Figure 3: Order value distribution by restaurant type

All three restaurant types show strikingly similar distributions. Medians sit close together in the LKR 2,750-2,900 range, and the interquartile ranges are comparable across categories. One would intuitively expect Fine Dining to produce meaningfully higher order values than Cafe or Fast Food, but that distinction does not emerge here. This is most likely a consequence of the order values being generated within a fixed LKR 500-5,000 range, which compresses the inter-group differences regardless of restaurant type.

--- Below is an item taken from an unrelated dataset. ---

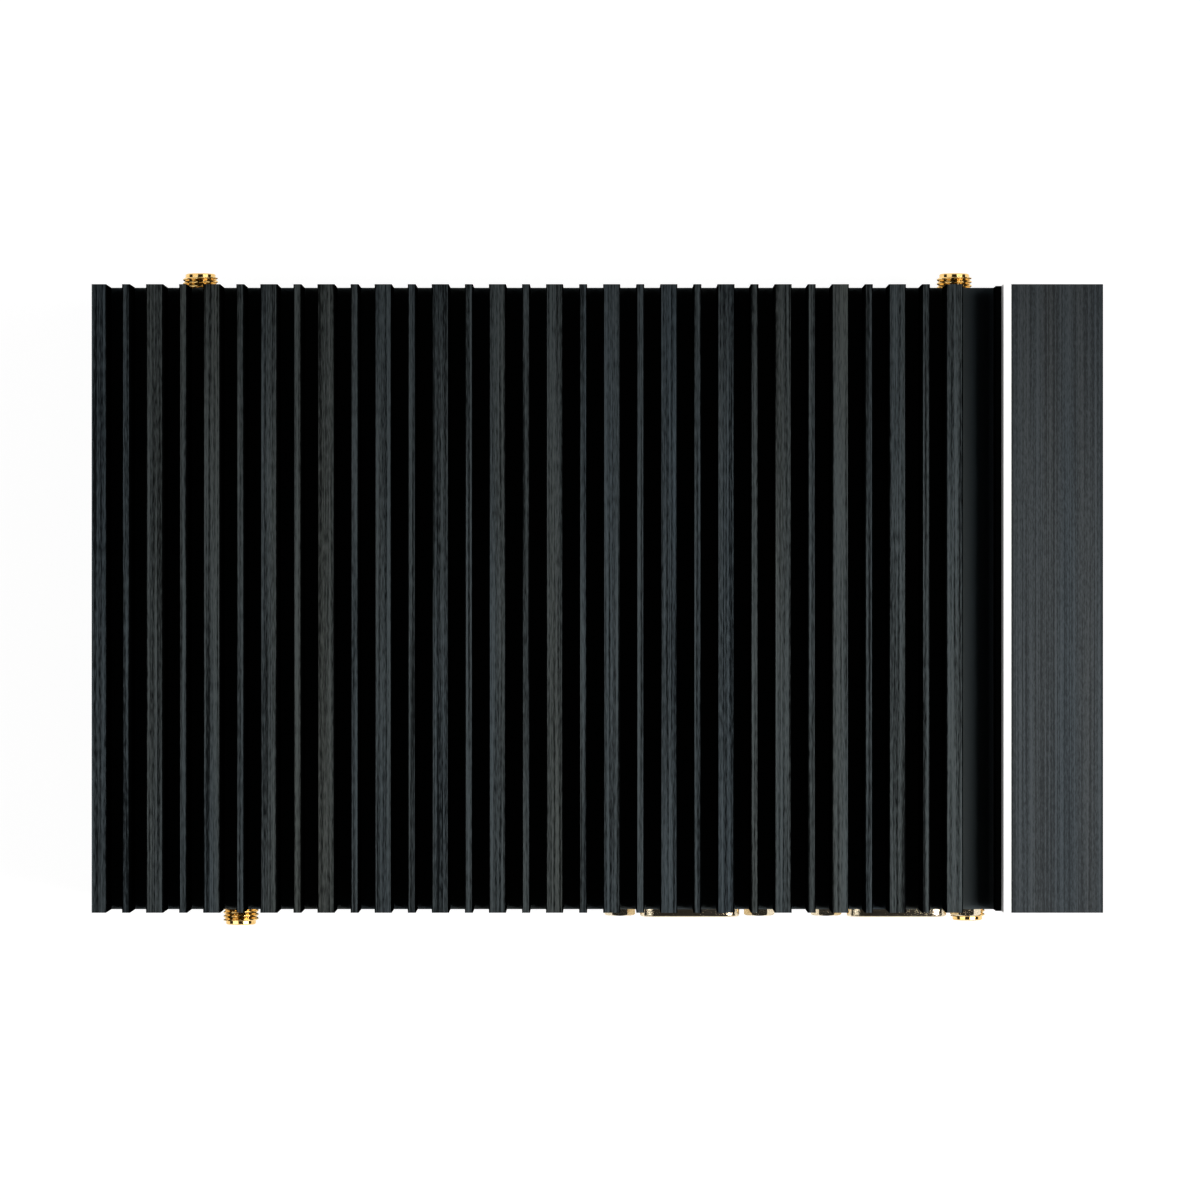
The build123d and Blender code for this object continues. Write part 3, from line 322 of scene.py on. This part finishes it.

1.4.3 Distribution of Delivery Time

mean_dt   <- mean(food_clean$delivery_time,   na.rm = TRUE)
median_dt <- median(food_clean$delivery_time, na.rm = TRUE)

food_clean %>%
  filter(!is.na(delivery_time)) %>%
  ggplot(aes(x = delivery_time)) +
  geom_histogram(aes(y = after_stat(density)), bins = 30,
                 fill = "#3498db", colour = "white", alpha = 0.80) +
  geom_density(colour = "#e74c3c", linewidth = 1.1) +
  geom_vline(xintercept = mean_dt,   linetype = "dashed",
             colour = "#2c3e50", linewidth = 0.9) +
  geom_vline(xintercept = median_dt, linetype = "dotted",
             colour = "#8e44ad", linewidth = 0.9) +
  annotate("text", x = mean_dt   + 5, y = 0.022,
           label = paste0("Mean = ", round(mean_dt, 1)),
           colour = "#2c3e50", size = 3.5) +
  annotate("text", x = median_dt - 5, y = 0.020,
           label = paste0("Median = ", round(median_dt, 1)),
           colour = "#8e44ad", size = 3.5) +
  labs(
    title    = "Distribution of delivery time",
    subtitle = "Histogram with kernel density overlay",
    x        = "Delivery time (minutes)",
    y        = "Density"
  ) +
  theme_minimal(base_size = 13) +
  theme(plot.title = element_text(face = "bold"))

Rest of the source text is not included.